▶ _Short exercise_
Quote exactly and only this range of lines in the data below: the line that holds "add('wrap_panel', wrapPanel(), embossedLeather());" to the line that holds "in imported if", both included.

::: Supplied data

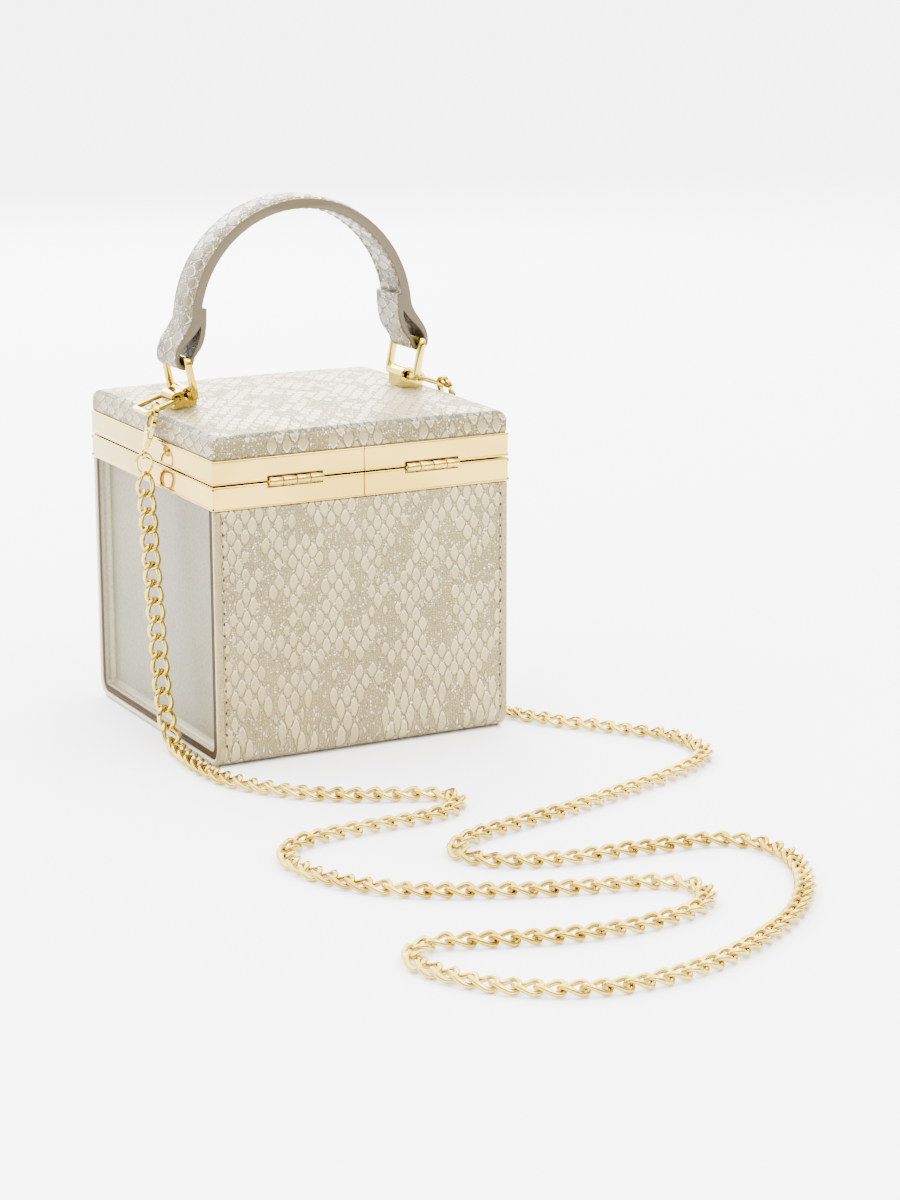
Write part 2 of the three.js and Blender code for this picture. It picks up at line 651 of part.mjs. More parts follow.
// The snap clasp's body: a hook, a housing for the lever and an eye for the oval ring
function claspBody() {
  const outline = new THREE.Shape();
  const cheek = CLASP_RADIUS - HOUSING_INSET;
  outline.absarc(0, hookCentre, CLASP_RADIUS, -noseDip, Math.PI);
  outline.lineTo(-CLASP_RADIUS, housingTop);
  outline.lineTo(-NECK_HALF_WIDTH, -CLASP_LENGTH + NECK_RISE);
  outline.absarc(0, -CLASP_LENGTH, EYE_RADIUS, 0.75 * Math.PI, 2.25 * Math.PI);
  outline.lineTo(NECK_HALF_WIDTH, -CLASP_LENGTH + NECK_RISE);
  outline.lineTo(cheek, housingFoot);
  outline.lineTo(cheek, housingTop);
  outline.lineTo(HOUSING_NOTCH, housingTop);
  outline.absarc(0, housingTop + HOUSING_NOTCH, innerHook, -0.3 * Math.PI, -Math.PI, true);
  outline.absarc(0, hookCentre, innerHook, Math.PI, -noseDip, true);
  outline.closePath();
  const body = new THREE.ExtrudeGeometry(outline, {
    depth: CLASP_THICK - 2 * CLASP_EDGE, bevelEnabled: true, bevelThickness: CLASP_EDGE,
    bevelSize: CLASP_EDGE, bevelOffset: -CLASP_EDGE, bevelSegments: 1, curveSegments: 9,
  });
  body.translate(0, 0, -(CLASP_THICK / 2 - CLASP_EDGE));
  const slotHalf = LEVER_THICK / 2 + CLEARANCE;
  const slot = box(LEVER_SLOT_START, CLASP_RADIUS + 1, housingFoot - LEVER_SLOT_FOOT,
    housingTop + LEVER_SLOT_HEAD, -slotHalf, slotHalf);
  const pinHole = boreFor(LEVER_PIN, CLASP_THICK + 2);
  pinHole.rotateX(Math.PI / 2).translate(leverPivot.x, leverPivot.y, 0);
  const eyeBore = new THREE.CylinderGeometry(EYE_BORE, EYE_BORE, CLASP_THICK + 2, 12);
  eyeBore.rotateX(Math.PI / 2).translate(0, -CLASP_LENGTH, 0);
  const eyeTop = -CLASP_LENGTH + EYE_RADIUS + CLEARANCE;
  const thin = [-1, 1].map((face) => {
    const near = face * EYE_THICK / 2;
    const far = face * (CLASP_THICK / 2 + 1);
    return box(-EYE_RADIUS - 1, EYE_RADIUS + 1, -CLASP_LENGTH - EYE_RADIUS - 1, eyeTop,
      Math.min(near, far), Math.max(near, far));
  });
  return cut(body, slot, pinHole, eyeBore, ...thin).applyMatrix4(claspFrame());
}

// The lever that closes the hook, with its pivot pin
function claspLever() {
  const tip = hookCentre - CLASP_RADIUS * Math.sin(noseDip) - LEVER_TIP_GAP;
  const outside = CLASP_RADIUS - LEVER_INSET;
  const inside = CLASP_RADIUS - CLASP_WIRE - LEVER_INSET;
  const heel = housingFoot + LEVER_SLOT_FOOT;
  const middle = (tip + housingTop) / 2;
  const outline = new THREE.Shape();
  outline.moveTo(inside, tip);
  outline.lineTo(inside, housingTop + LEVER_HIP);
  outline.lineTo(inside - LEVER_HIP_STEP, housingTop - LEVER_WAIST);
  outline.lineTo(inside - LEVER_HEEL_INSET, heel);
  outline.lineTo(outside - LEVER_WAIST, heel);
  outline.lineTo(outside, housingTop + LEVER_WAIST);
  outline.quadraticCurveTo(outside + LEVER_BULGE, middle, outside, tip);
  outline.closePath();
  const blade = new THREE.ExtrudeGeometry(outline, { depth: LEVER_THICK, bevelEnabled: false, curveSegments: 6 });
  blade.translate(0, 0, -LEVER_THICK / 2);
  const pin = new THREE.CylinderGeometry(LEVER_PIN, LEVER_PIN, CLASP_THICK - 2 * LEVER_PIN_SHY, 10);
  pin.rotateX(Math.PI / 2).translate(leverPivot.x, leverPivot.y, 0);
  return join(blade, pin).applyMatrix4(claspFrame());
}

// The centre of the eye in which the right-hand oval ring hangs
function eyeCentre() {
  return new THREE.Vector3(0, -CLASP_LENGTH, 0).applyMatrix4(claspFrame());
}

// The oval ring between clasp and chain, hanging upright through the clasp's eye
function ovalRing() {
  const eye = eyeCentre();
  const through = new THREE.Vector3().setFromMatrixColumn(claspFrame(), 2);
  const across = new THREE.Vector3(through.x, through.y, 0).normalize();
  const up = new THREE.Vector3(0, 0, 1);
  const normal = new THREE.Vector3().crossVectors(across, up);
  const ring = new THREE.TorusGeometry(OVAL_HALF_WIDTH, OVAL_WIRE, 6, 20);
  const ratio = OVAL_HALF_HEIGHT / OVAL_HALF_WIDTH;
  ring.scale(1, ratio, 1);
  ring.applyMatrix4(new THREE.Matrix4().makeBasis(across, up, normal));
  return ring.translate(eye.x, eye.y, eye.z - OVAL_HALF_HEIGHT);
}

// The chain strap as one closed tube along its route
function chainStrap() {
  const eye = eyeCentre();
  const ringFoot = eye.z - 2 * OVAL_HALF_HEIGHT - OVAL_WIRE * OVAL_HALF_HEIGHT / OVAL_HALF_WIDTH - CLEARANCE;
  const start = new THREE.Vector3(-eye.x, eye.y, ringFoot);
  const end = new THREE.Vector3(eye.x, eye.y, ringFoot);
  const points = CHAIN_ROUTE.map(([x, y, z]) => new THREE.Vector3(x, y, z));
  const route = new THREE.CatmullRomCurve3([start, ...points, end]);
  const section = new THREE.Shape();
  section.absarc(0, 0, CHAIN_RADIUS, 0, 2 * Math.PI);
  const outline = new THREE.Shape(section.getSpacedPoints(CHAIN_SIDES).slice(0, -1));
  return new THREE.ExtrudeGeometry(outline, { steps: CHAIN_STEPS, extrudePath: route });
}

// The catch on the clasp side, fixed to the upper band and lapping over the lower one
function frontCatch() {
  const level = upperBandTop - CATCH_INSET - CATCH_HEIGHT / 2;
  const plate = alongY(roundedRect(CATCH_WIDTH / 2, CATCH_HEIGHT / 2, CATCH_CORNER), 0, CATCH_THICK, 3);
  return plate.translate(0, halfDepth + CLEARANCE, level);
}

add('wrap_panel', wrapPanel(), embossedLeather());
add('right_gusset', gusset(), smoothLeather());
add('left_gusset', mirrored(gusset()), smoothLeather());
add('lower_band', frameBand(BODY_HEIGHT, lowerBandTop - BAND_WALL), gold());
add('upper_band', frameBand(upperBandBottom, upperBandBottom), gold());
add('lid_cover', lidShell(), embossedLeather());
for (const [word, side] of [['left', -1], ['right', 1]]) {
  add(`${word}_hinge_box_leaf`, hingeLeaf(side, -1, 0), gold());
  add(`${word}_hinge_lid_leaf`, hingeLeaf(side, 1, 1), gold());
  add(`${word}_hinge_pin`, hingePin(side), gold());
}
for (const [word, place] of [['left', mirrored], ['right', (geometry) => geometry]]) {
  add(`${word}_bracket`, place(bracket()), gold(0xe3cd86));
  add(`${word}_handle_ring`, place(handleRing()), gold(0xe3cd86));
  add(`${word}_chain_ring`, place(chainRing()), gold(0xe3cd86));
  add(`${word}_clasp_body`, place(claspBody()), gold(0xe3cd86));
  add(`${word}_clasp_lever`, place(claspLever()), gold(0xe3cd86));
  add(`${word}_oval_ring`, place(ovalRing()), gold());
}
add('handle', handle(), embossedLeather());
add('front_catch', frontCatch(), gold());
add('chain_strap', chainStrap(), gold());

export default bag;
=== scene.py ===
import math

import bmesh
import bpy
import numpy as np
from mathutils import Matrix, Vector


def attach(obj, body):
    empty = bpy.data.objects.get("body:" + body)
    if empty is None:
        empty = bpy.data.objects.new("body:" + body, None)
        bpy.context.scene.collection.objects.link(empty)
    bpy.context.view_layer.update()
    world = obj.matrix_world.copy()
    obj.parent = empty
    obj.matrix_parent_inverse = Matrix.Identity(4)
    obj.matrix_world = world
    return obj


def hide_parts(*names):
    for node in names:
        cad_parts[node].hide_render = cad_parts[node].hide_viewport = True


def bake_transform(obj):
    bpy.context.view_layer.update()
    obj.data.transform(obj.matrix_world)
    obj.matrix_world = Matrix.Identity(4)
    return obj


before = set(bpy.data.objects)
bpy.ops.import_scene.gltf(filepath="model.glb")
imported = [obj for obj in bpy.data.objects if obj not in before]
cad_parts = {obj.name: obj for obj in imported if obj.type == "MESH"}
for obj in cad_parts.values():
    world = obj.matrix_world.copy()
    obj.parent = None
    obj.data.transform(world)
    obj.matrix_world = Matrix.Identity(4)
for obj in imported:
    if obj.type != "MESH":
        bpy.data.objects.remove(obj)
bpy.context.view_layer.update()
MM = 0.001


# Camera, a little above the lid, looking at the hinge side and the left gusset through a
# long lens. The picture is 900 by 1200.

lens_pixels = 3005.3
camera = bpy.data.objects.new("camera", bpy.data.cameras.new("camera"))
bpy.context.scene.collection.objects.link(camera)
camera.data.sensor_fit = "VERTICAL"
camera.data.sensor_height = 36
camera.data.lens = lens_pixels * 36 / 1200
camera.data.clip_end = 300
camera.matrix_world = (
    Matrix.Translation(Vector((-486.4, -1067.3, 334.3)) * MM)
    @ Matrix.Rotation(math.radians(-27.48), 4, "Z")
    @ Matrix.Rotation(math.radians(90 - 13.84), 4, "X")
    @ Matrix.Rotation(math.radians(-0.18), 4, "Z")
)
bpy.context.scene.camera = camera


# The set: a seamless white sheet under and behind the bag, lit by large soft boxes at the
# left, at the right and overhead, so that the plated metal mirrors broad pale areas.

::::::

▶ _Answer to the problem_
add('wrap_panel', wrapPanel(), embossedLeather());
add('right_gusset', gusset(), smoothLeather());
add('left_gusset', mirrored(gusset()), smoothLeather());
add('lower_band', frameBand(BODY_HEIGHT, lowerBandTop - BAND_WALL), gold());
add('upper_band', frameBand(upperBandBottom, upperBandBottom), gold());
add('lid_cover', lidShell(), embossedLeather());
for (const [word, side] of [['left', -1], ['right', 1]]) {
  add(`${word}_hinge_box_leaf`, hingeLeaf(side, -1, 0), gold());
  add(`${word}_hinge_lid_leaf`, hingeLeaf(side, 1, 1), gold());
  add(`${word}_hinge_pin`, hingePin(side), gold());
}
for (const [word, place] of [['left', mirrored], ['right', (geometry) => geometry]]) {
  add(`${word}_bracket`, place(bracket()), gold(0xe3cd86));
  add(`${word}_handle_ring`, place(handleRing()), gold(0xe3cd86));
  add(`${word}_chain_ring`, place(chainRing()), gold(0xe3cd86));
  add(`${word}_clasp_body`, place(claspBody()), gold(0xe3cd86));
  add(`${word}_clasp_lever`, place(claspLever()), gold(0xe3cd86));
  add(`${word}_oval_ring`, place(ovalRing()), gold());
}
add('handle', handle(), embossedLeather());
add('front_catch', frontCatch(), gold());
add('chain_strap', chainStrap(), gold());

export default bag;
=== scene.py ===
import math

import bmesh
import bpy
import numpy as np
from mathutils import Matrix, Vector


def attach(obj, body):
    empty = bpy.data.objects.get("body:" + body)
    if empty is None:
        empty = bpy.data.objects.new("body:" + body, None)
        bpy.context.scene.collection.objects.link(empty)
    bpy.context.view_layer.update()
    world = obj.matrix_world.copy()
    obj.parent = empty
    obj.matrix_parent_inverse = Matrix.Identity(4)
    obj.matrix_world = world
    return obj


def hide_parts(*names):
    for node in names:
        cad_parts[node].hide_render = cad_parts[node].hide_viewport = True


def bake_transform(obj):
    bpy.context.view_layer.update()
    obj.data.transform(obj.matrix_world)
    obj.matrix_world = Matrix.Identity(4)
    return obj


before = set(bpy.data.objects)
bpy.ops.import_scene.gltf(filepath="model.glb")
imported = [obj for obj in bpy.data.objects if obj not in before]
cad_parts = {obj.name: obj for obj in imported if obj.type == "MESH"}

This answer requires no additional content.